This is my first tutorial, and hopefully it will help out some of you that are looking to make conversions to their SM Rhino's so they can use a few Rhino's and make any version of the Rhino tank series. These are not completed tanks, but just the location of the magnets to make the conversions. Comments and questions are always welcome.

The following pictures are for the side and rear hatch for the standard Rhino.


Side Hatch magnet locations. Used 1/16" x 1/32" disc magnets, six total per side.


Rear Hatch magnet location. Used 1/16" x 1/32" disc magnets, four total.

The next picture is for the Whirlwind.


Whirlwind attachment. I used 1/8" x 1/16" disc magnets on the backs of the missile attachments. Then used 3mm cube magnets on the inside of the missile housing. This are set back to allow the magnets on the missile attachment to fit. Used a 1/8" x 1/32" (3mm x 1mm) disc magnet under the hole for the Radar, and cut the peg off, and drilled a hole for a 1/16" x 1/32" disc magnet in the base of the Radar.

This picture is for magnet placement on the Razorback attachments.


Razorback attachments. Used 1/8" x 1/16" (3mm x 2mm) or 1/8" x 1/32 (3mm x 1mm) on all components. On the Assault Cannons, I had to drill in to have the magnet fit. On the base, two magnets are used, and drilled in after the peg is cut off. A magnet is placed in each hole where it would have been attached to the peg on the base. Some drilling is required to get them to fit.


The next three pictures are for the Predator.


Predator attachments. All the magnets are 1/8" x 1/32" (3mm x 1mm) disc magnets. I drilled holes for the magnets, so they would be flush with the plastic. I did not drill completely through, I used a 1/8" bit and drilled using my fingers to hold it. You will see a small bubble form when the tip of the drill is getting close to piercing through the plastic. I would test fit to make sure the magnet was flush and drill more if needed. Takes practice but it can be done so that the magnets don't show.


This is a closer look at the sponsons front and back sides. Only used two magnets on the back side, and one magnet on the attachment arm to support the weapon. I placed a magnet inside the weapons where the peg would go on the weapon attachment arm. Need to do some drilling to get them to fit. The hole for the magnet on the attachment arm is just small enough to not remove all the plastic on the sides or go through the back of the arm. Proper alignment is a must for this one, I recommend starting with a small drill bit, to find the center and work your way up to 1/8" bit. I also had to file some plastic off the hole where the weapon attachment arm slides into the weapon on the heavy bolter.
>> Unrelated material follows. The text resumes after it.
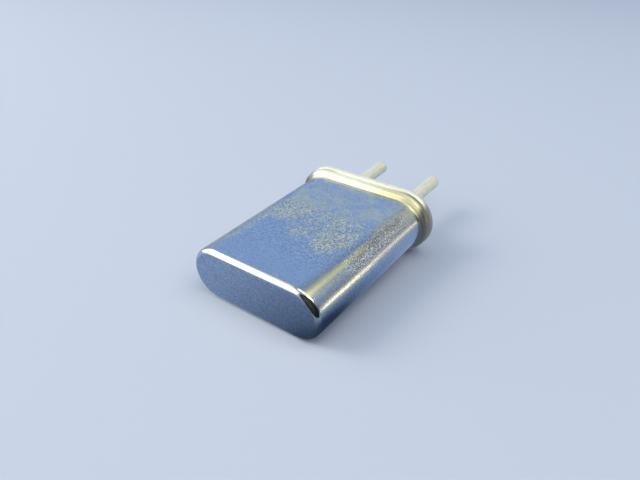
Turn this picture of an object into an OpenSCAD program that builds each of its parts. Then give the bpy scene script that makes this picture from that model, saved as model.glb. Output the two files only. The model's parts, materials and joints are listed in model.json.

On the turret, just put a magnet on each side where the weapon pegs would fit. On the weapons I cut off the pegs and drilled a hole for the 1/8" x 1/32" (3mm x 1mm)disc magnets. Also placed a small piece of sprue to keep the weapons from sagging down. Might not sag if larger magnets are use. As for the ammo box on the back of the turret, I drilled holes where the attachment points are, not going through the plastic, and before gluing the turret together drilled two holes on the inside to hold the ammo boxes on. I drill the holes so that the magnets are closer to each other, and have a stronger attraction that way, then if they are separated by a wider distance.

Finally the Vindicator, the one modification that takes some time and quite a few magnets, but I think is worth it.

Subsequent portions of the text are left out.